Françoise d’Eaubonne pousse à l’extrême les antagonismes sexuels et capitalistes, qui résonnent étrangement avec les masculinismes, fascismes et empires industriels contemporains

Alors que l’on a quitté notre enquêtrice horrifiée à l’idée que les femmes ont exterminé les hommes, Un bonheur viril revient, si l’on peut dire, aux racines du mâle. Il raconte les derniers jours d’un despote à la petite semaine qui vit en Australie sous le régime qu’il dirige, Gynophobia. La guerre des sexes est sur le point de se terminer, il attend ses vainqueuses (avez-vous remarqué que ce féminin n’existe pas?) en ressassant sa vie de phallocrate (un autre terme inventé par Françoise d’Eaubonne, avec celui de sexocide) et d’exploitant agricole.
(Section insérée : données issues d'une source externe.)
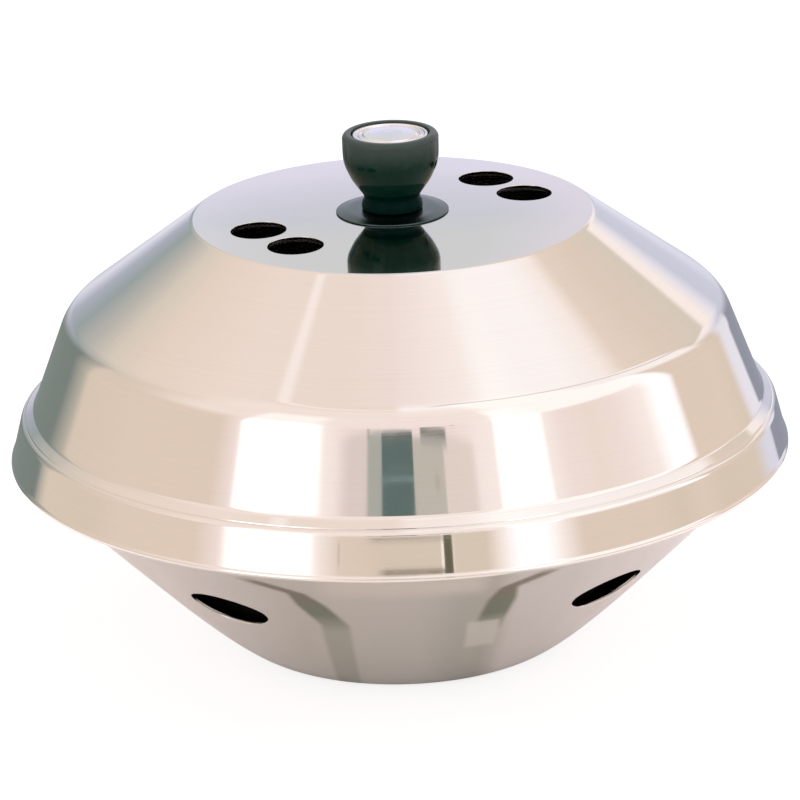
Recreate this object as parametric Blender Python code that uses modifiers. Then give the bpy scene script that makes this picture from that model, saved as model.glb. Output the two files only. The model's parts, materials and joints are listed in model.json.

Dans ce roman stupéfiant, d’une violence parfois inouïe, Françoise d’Eaubonne pousse à l’extrême les antagonismes sexuels et capitalistes, qui résonnent étrangement avec les masculinismes, fascismes et empires industriels contemporains. Contrairement aux deux premiers tomes, qui peuvent parfois être opaques ou déroutants, le récit est ici admirablement construit et tient en haleine de bout en bout. Il éclaire la saga tout entière et en montre la puissance narrative, et surtout le génie de Françoise d’Eaubonne, qu’on redécouvre enfin aujourd’hui après des années d’un injuste oubli.

Un bonheur viril est aussi un roman curieusement visionnaire, qui ouvre des réflexions passionnantes sur la violence de genre.

Elise Thiébaut

Un bonheur viril, tome III de La Trilogie du Losange, Françoise d’Eaubonne, éditions Des femmes–Antoinette Fouque. Sortie : nov. 2022, 320 pages, 20€.